Nature and statistics of majority rankings in a dynamical model of preference aggregation

TL;DR

This paper investigates a complex dynamical model of preference aggregation, revealing how interaction range influences the probability of transitive social rankings and identifying a counterintuitive enhancement with larger numbers of alternatives.

Contribution

It introduces a novel dynamical model for preference aggregation that shows how interaction range affects transitivity probability, with new insights into the role of the number of alternatives.

Findings

Probability of transitive ranking peaks at large interaction ranges for S>4

Increasing the number of alternatives S enhances the transitivity probability

A microscopic mechanism explaining the counterintuitive results is proposed

Abstract

We present numerical results on a complex dynamical model for the aggregation of many individual rankings of S alternatives by the pairwise majority rule under a deliberative scenario.
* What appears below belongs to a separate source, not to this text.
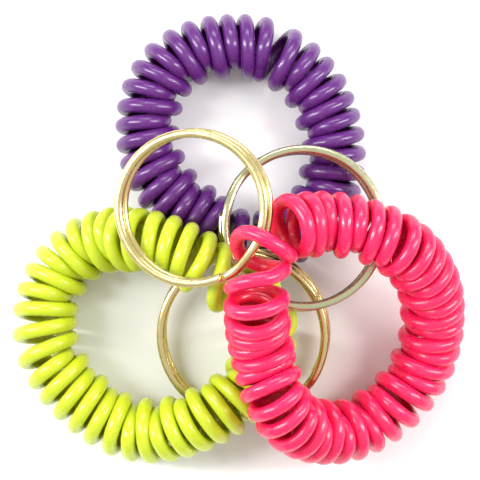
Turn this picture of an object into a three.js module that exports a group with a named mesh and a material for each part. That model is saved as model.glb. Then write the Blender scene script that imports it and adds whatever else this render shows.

Agents are assumed to interact when the Kemeny distance between their rankings is smaller than a range R. The main object of interest is the probability that the aggregate (social) ranking is transitive as a function of the interaction range. This quantity is known to decay fast as S increases in the non-interacting case. Here we find that when S>4 such a probability attains a sharp maximum when the interaction range is sufficiently large, in which case it significantly exceeds the corresponding value for a non-interacting system. Furthermore, the situation improves upon increasing S. A possible microscopic mechanism leading to this counterintuitive result is proposed and investigated.